┏━━
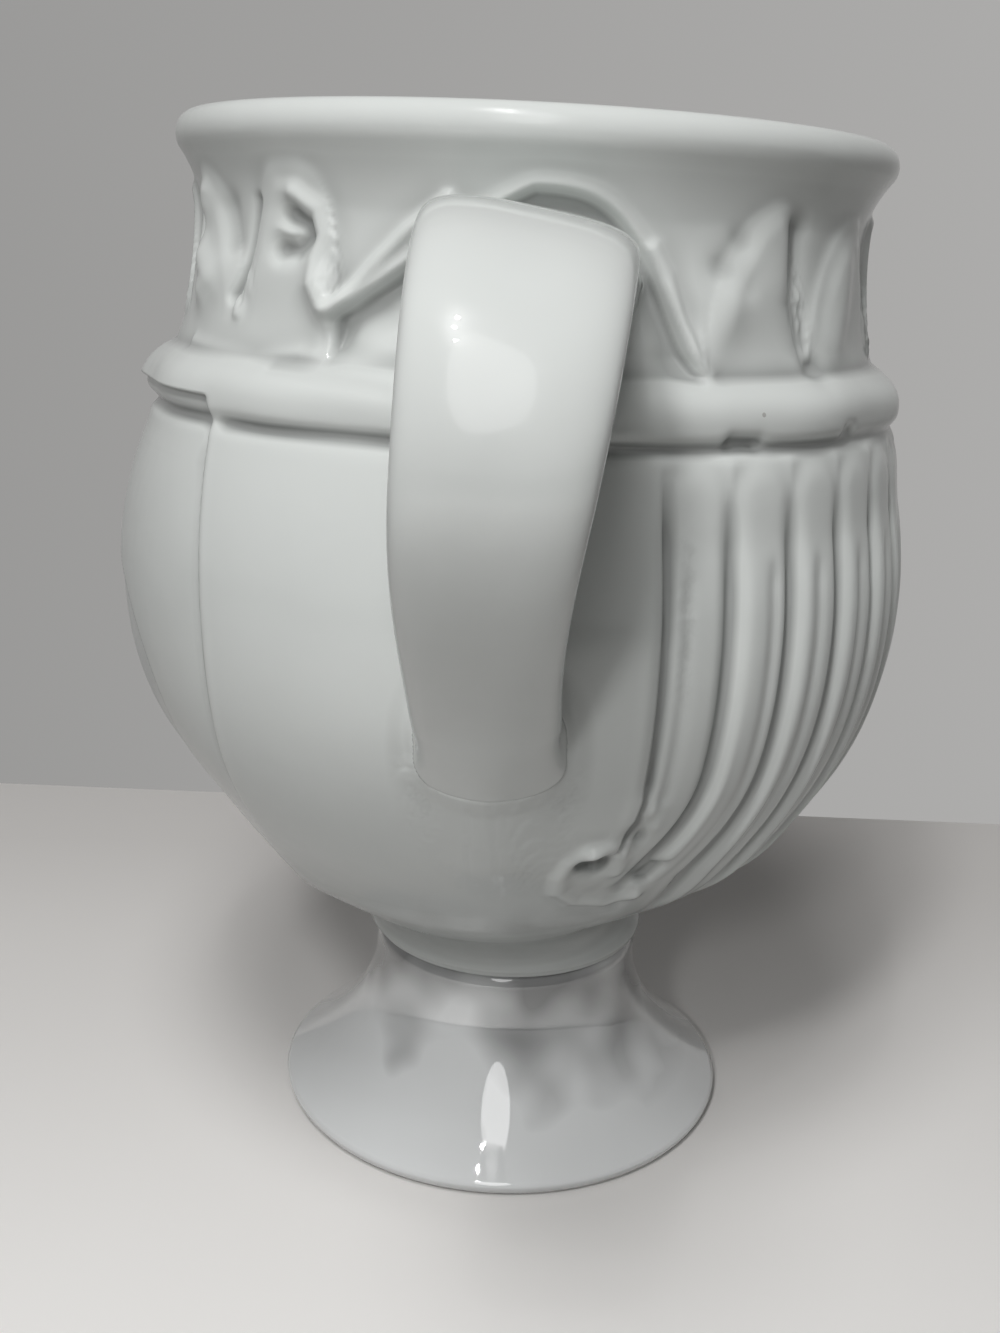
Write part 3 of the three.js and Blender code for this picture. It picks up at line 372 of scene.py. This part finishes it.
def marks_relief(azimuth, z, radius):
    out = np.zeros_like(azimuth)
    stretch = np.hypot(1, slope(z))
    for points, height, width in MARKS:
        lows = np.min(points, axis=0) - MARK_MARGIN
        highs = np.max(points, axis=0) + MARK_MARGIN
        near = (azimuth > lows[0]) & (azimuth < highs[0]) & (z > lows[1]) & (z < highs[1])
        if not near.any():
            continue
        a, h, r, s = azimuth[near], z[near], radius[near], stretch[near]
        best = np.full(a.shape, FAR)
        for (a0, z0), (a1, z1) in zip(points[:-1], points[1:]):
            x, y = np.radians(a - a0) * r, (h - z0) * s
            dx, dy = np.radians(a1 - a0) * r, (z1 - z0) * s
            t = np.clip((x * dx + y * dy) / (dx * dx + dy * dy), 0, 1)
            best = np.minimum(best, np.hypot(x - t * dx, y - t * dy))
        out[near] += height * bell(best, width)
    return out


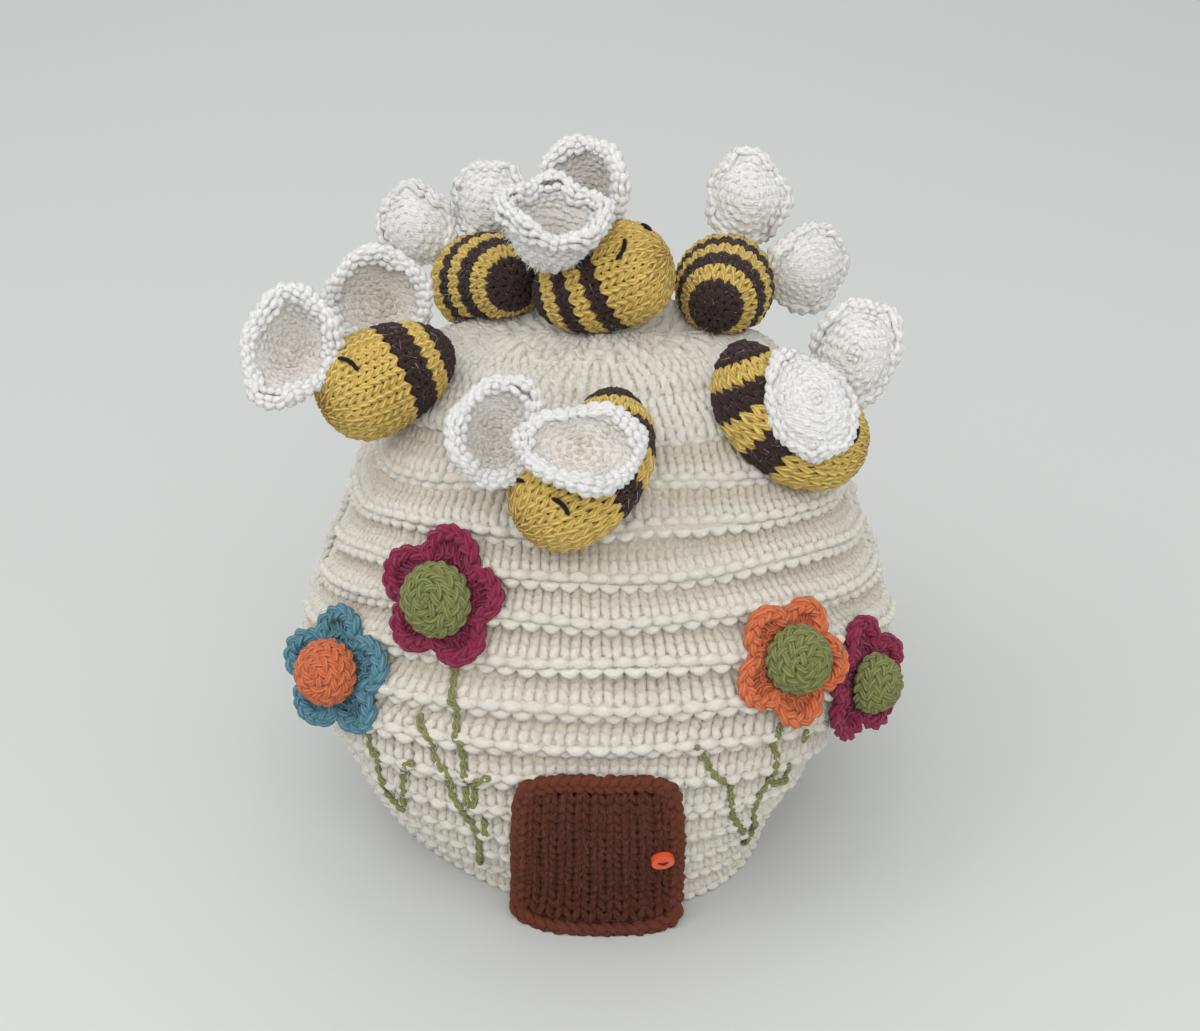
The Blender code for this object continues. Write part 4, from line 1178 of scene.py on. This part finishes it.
┗━━
→ **What you are asked to do**
Above are the records; copy all of them exactly.

→ **Response for this exercise**
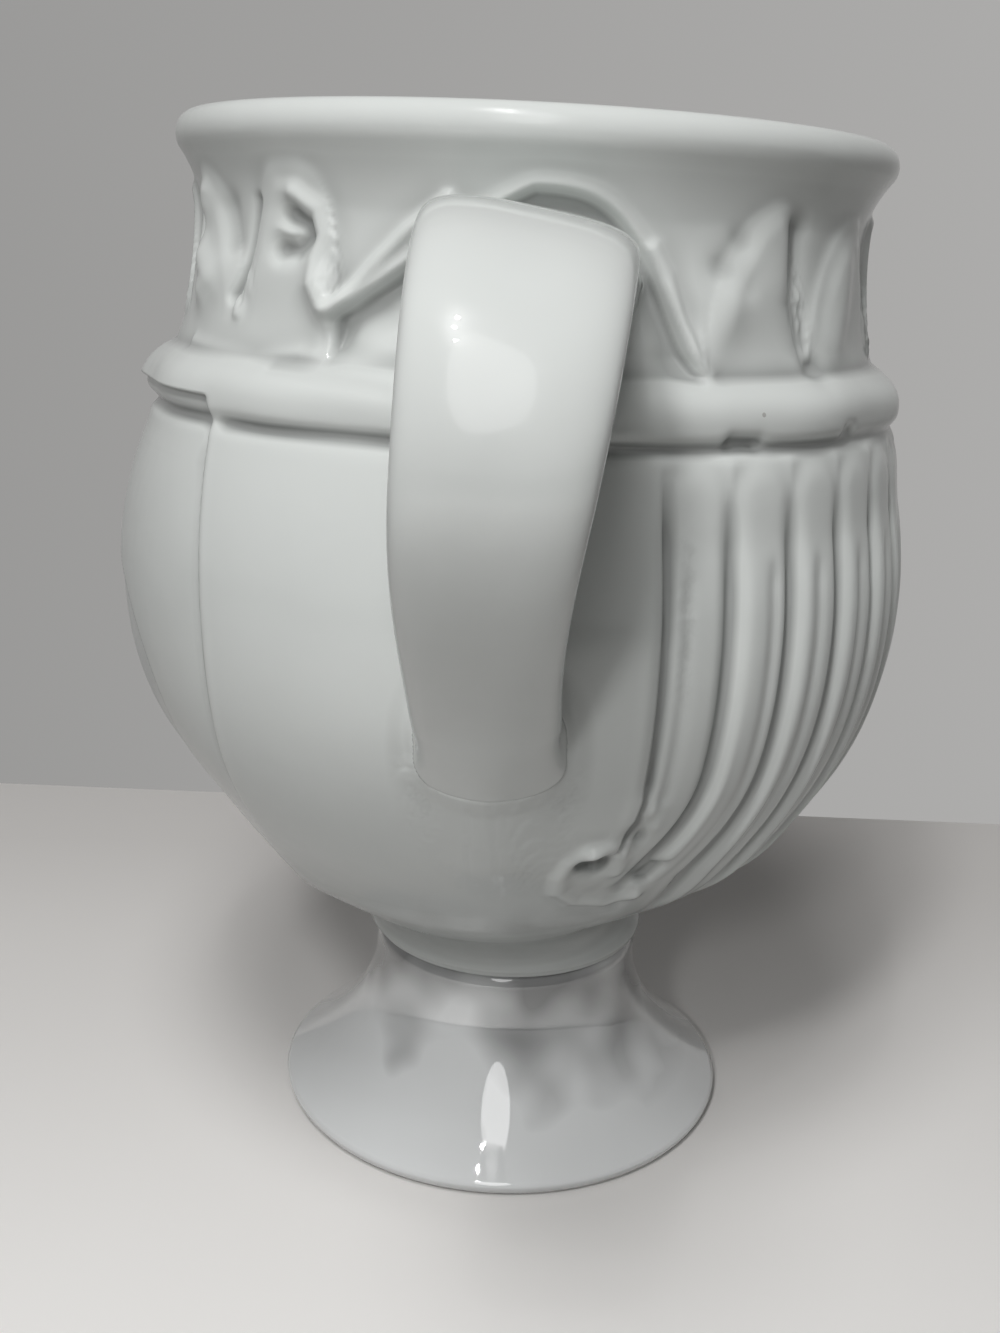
Write part 3 of the three.js and Blender code for this picture. It picks up at line 372 of scene.py. This part finishes it.
def marks_relief(azimuth, z, radius):
    out = np.zeros_like(azimuth)
    stretch = np.hypot(1, slope(z))
    for points, height, width in MARKS:
        lows = np.min(points, axis=0) - MARK_MARGIN
        highs = np.max(points, axis=0) + MARK_MARGIN
        near = (azimuth > lows[0]) & (azimuth < highs[0]) & (z > lows[1]) & (z < highs[1])
        if not near.any():
            continue
        a, h, r, s = azimuth[near], z[near], radius[near], stretch[near]
        best = np.full(a.shape, FAR)
        for (a0, z0), (a1, z1) in zip(points[:-1], points[1:]):
            x, y = np.radians(a - a0) * r, (h - z0) * s
            dx, dy = np.radians(a1 - a0) * r, (z1 - z0) * s
            t = np.clip((x * dx + y * dy) / (dx * dx + dy * dy), 0, 1)
            best = np.minimum(best, np.hypot(x - t * dx, y - t * dy))
        out[near] += height * bell(best, width)
    return out


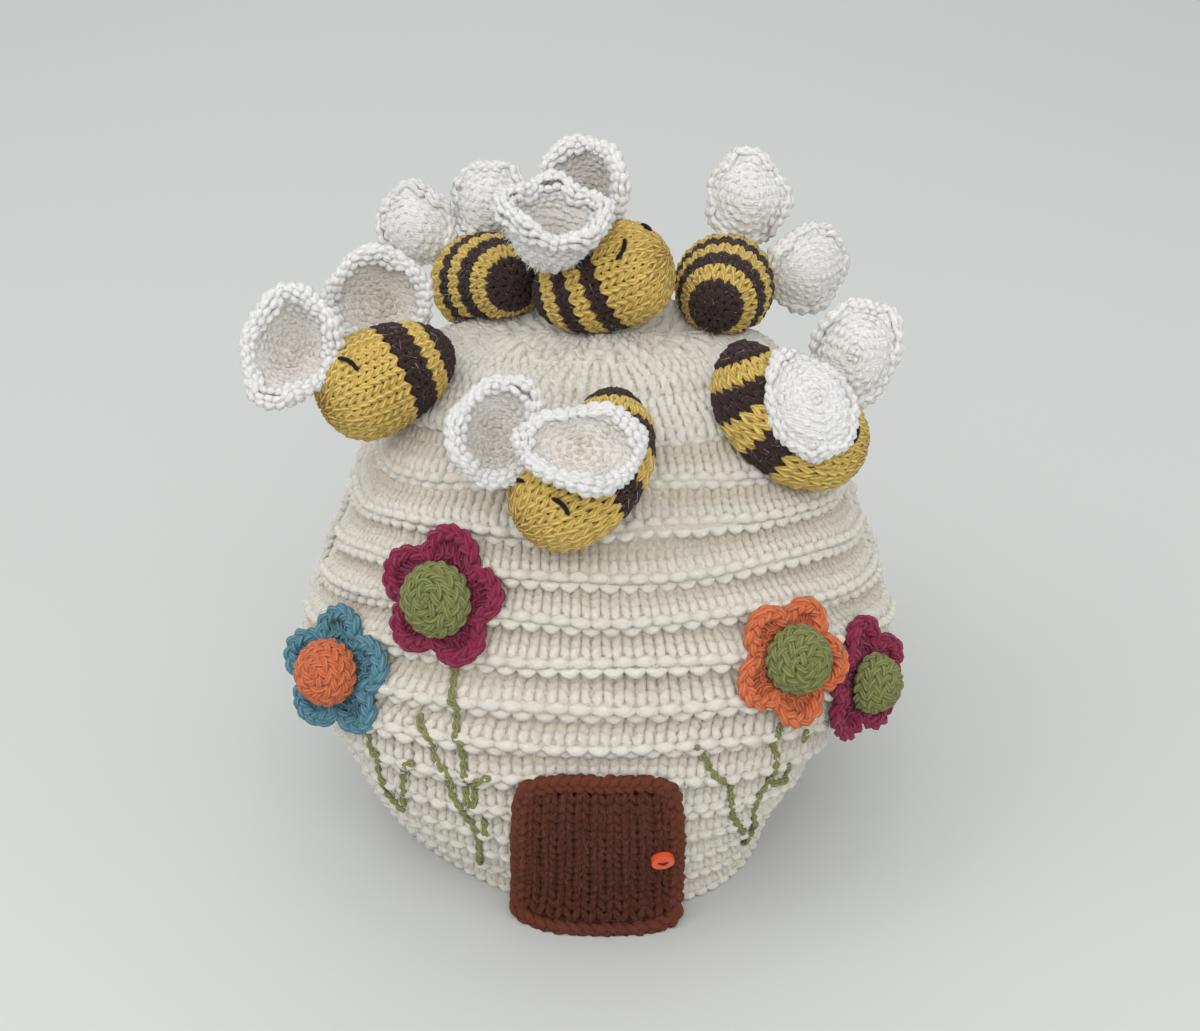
The Blender code for this object continues. Write part 4, from line 1178 of scene.py on. This part finishes it.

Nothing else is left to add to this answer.